Exercise details |
Pull out of the data below the stretch of lines bounded by the one containing "const keeperEnd = point(keeperStation, keeperHook, keeperHookTop" and the one containing "cad_parts[node].hide_render = cad_parts[node].hide_viewport", both bounds included, unchanged.
[BEGIN]
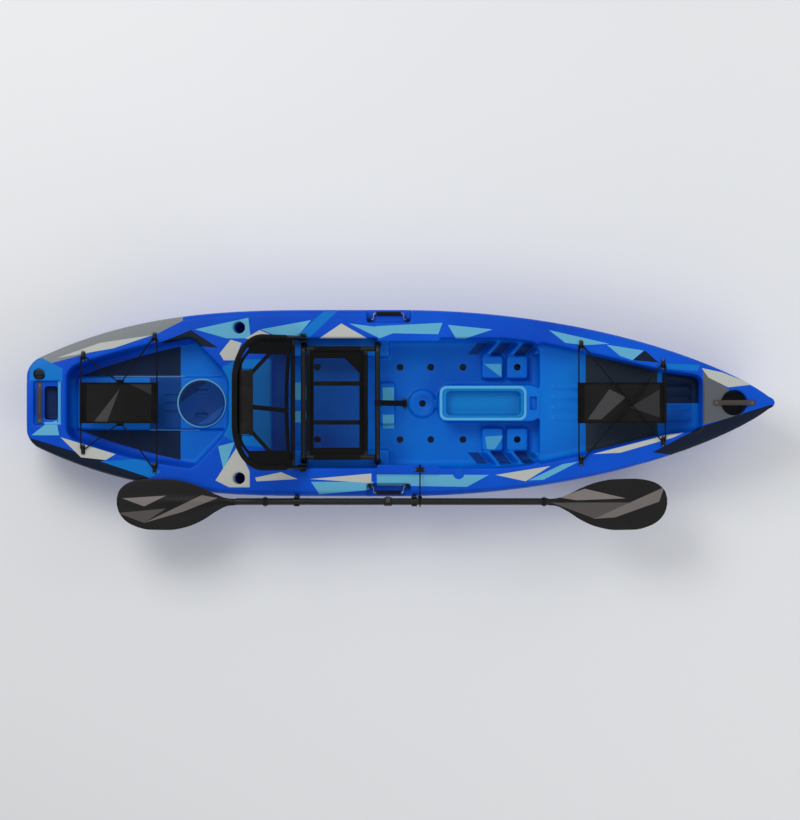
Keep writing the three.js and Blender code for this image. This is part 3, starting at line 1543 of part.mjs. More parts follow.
// Ferrule clamp: a collar on the aft half and a cam lever that hugs it
const collarInner = shaftRadius + runningGap;
const collarMiddle = -collarLength / 2 - seatGap;
const leverInner = collarRadius + runningGap;
const leverOuter = leverInner + leverThickness;
const leverHub = leverThickness + sharpCorner;
const leverPinAt = leverInner + leverHub;
const leverPin = point(0, 0, leverPinAt);
const lugHalf = leverThickness;
const collarRing = lengthwise(turned([
  [collarInner, -collarLength / 2], [collarRadius, -collarLength / 2],
  [collarRadius, collarLength / 2], [collarInner, collarLength / 2],
], roundSides), 1);
const lugs = join([1, -1].map((toward) => {
  const near = toward * (leverWidth / 2 + runningGap);
  const far = toward * (collarLength / 2);
  const [low, high] = [near, far].sort((a, b) => a - b);
  return block(
    point(low, -lugHalf, collarRadius - sharpCorner),
    point(high, lugHalf, leverPinAt + leverPinRadius + sharpCorner),
  );
}));
const clampPin = rod(
  point(-collarLength / 2 + sharpCorner, 0, leverPinAt), point(collarLength / 2 - sharpCorner, 0, leverPinAt),
  leverPinRadius, cordSides,
);
const collar = collarRing.add(lugs).add(clampPin).translate(collarMiddle, 0, 0);
piece('ferrule_collar', collar, 'blackPlastic', paddle);

const leverArc = new THREE.Shape();
leverArc.absarc(0, 0, leverOuter, Math.PI / 2, Math.PI / 2 - leverSweep, true);
leverArc.absarc(0, 0, leverInner, Math.PI / 2 - leverSweep, Math.PI / 2, false);
leverArc.closePath();
const leverPlate = new THREE.ExtrudeGeometry(
  leverArc, { depth: leverWidth, bevelEnabled: false, curveSegments: tubeSides },
);
leverPlate.rotateX(Math.PI / 2).rotateZ(Math.PI / 2).translate(-leverWidth / 2, 0, 0);
const hubEnds = [-leverWidth / 2, leverWidth / 2].map((x) => leverPin.clone().setX(x));
const hub = rod(...hubEnds, leverHub, tubeSides);
const hubBore = rod(
  leverPin.clone().setX(-collarLength), leverPin.clone().setX(collarLength),
  (leverPinRadius + runningGap) / Math.cos(Math.PI / cordSides), cordSides,
);
const collarSpace = rod(point(-collarLength, 0, 0), point(collarLength, 0, 0), leverInner, roundSides);
const lever = solidOf(leverPlate).add(hub).subtract(collarSpace).subtract(hubBore);
piece('ferrule_lever', lever.translate(collarMiddle, 0, 0), 'greyRubber', paddle);

// Cradles that carry the shaft, bolted to the hull's upright side
for (const [k, x] of cradleStations.entries()) {
  const wallSide = halfBreadth(x) + cradleGap;
  const centre = -(paddleSide + wallSide);
  const inner = shaftRadius + cradleClear;
  const outer = inner + cradleWall;
  const top = paddleHeight + cradleArm;
  const ends = [-cradleLength / 2, cradleLength / 2];
  const cup = rod(
    point(ends[0], -centre, paddleHeight), point(ends[1], -centre, paddleHeight), outer, roundSides,
  );
  const arms = block(
    point(ends[0], -centre - outer, paddleHeight), point(ends[1], -centre + outer, top),
  );
  const plate = block(point(ends[0], -cradleWall, cradleFoot), point(ends[1], 0, paddleHeight));
  const bore = rod(
    point(-cradleLength, -centre, paddleHeight), point(cradleLength, -centre, paddleHeight),
    inner / Math.cos(Math.PI / roundSides), roundSides,
  );
  const throat = block(
    point(-cradleLength, -centre - inner, paddleHeight), point(cradleLength, -centre + inner, top + overrun),
  );
  const above = block(
    point(-cradleLength, -centre - outer - overrun, top),
    point(cradleLength, outer, paddleHeight + outer + overrun),
  );
  const cradle = join([plate, cup, arms]).subtract(join([bore, throat, above]));
  piece(`paddle_cradle_${k === 0 ? 'fore' : 'aft'}`, cradle, 'blackPlastic', group(x, -wallSide, 0));
}

// Keeper: an anchor on the starboard gear pad, a cord over the shaft and a cleat on the hull's side
const keeperY = -(gearPadOuter - gearPadWidth / 2);
const keeperSeat = group(keeperStation, keeperY, gearPadTop + seatGap);
padEye('keeper_anchor', keeperSeat);
const keeperWall = -(halfBreadth(keeperStation) + cradleGap);
piece('keeper_cleat', block(
  point(keeperStation - keeperHookReach, keeperWall - keeperHookReach, keeperHookTop - keeperHookHeight),
  point(keeperStation + keeperHookReach, keeperWall, keeperHookTop),
), 'blackPlastic');
const keeperStart = point(keeperStation, keeperY + keeperAnchorGap, gearPadTop + seatGap + eyeCordHeight);
const keeperHook = keeperWall - keeperHookReach / 2;
const keeperEnd = point(keeperStation, keeperHook, keeperHookTop + seatGap + cordRadius / 2);
const keeperPost = point(keeperStation, paddleSide, paddleHeight);
const keeperStops = [{ at: keeperStart }, { at: keeperPost, turn: keeperTurn }, { at: keeperEnd }];
const keeperRoute = cordCorners(keeperStops);
const knotEnd = keeperStart.clone().add(point(0, keeperKnotLength, 0));
const knot = rod(keeperStart, knotEnd, keeperKnotRadius, cordSides);
piece('keeper_cord', tube(keeperRoute, cordRadius, keeperTurn, eyeSides, cordBendSteps).add(knot), 'bungee');

export default kayak;
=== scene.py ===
# %% [markdown]
# # A sit-on-top fishing kayak
# This lesson dresses a CAD kayak in Blender. The CAD frame gives the bodies that the pieces ride on, and the
# sizes here repeat those of the CAD model. Each part says what a piece is on the real boat, and why it is
# made the way it is. Lengths in this file are in millimetres, as on a maker's drawing, and become metres when
# a mesh is made.

# %% Load the CAD frame
import math

import bmesh
import bpy
import numpy as np
from mathutils import Matrix, Quaternion, Vector


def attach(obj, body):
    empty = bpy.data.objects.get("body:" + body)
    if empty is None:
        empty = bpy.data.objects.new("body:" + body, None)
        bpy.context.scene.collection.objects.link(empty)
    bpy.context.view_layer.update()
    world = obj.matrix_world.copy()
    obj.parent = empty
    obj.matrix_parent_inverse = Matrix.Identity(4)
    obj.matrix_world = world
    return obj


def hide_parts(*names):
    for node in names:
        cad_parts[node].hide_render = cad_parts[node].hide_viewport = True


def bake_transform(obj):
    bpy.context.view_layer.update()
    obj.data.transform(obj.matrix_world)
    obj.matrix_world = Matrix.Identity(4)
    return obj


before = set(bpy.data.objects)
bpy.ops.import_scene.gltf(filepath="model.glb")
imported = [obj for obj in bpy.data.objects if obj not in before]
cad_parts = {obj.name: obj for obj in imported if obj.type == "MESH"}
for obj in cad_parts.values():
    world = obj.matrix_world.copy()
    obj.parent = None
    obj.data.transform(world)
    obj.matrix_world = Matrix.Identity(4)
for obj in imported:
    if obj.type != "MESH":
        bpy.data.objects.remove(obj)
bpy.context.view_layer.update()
bpy.ops.object.select_all(action="DESELECT")
MM = 0.001
MERGE = 1e-6
BEVEL_ANGLE = 0.9
print("CAD nodes:", len(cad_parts))

# %% [markdown]
# ## Camera, light and floor
# The boat is seen from straight above, with the bow to the right: the seat's tall backrest stands neither
# to port nor to starboard of its base. The camera is far away, because a long lens keeps a long boat free of
# perspective. Three large soft lamps light it at a plain level.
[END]
Exercise answer |
const keeperEnd = point(keeperStation, keeperHook, keeperHookTop + seatGap + cordRadius / 2);
const keeperPost = point(keeperStation, paddleSide, paddleHeight);
const keeperStops = [{ at: keeperStart }, { at: keeperPost, turn: keeperTurn }, { at: keeperEnd }];
const keeperRoute = cordCorners(keeperStops);
const knotEnd = keeperStart.clone().add(point(0, keeperKnotLength, 0));
const knot = rod(keeperStart, knotEnd, keeperKnotRadius, cordSides);
piece('keeper_cord', tube(keeperRoute, cordRadius, keeperTurn, eyeSides, cordBendSteps).add(knot), 'bungee');

export default kayak;
=== scene.py ===
# %% [markdown]
# # A sit-on-top fishing kayak
# This lesson dresses a CAD kayak in Blender. The CAD frame gives the bodies that the pieces ride on, and the
# sizes here repeat those of the CAD model. Each part says what a piece is on the real boat, and why it is
# made the way it is. Lengths in this file are in millimetres, as on a maker's drawing, and become metres when
# a mesh is made.

# %% Load the CAD frame
import math

import bmesh
import bpy
import numpy as np
from mathutils import Matrix, Quaternion, Vector


def attach(obj, body):
    empty = bpy.data.objects.get("body:" + body)
    if empty is None:
        empty = bpy.data.objects.new("body:" + body, None)
        bpy.context.scene.collection.objects.link(empty)
    bpy.context.view_layer.update()
    world = obj.matrix_world.copy()
    obj.parent = empty
    obj.matrix_parent_inverse = Matrix.Identity(4)
    obj.matrix_world = world
    return obj


def hide_parts(*names):
    for node in names:
        cad_parts[node].hide_render = cad_parts[node].hide_viewport = True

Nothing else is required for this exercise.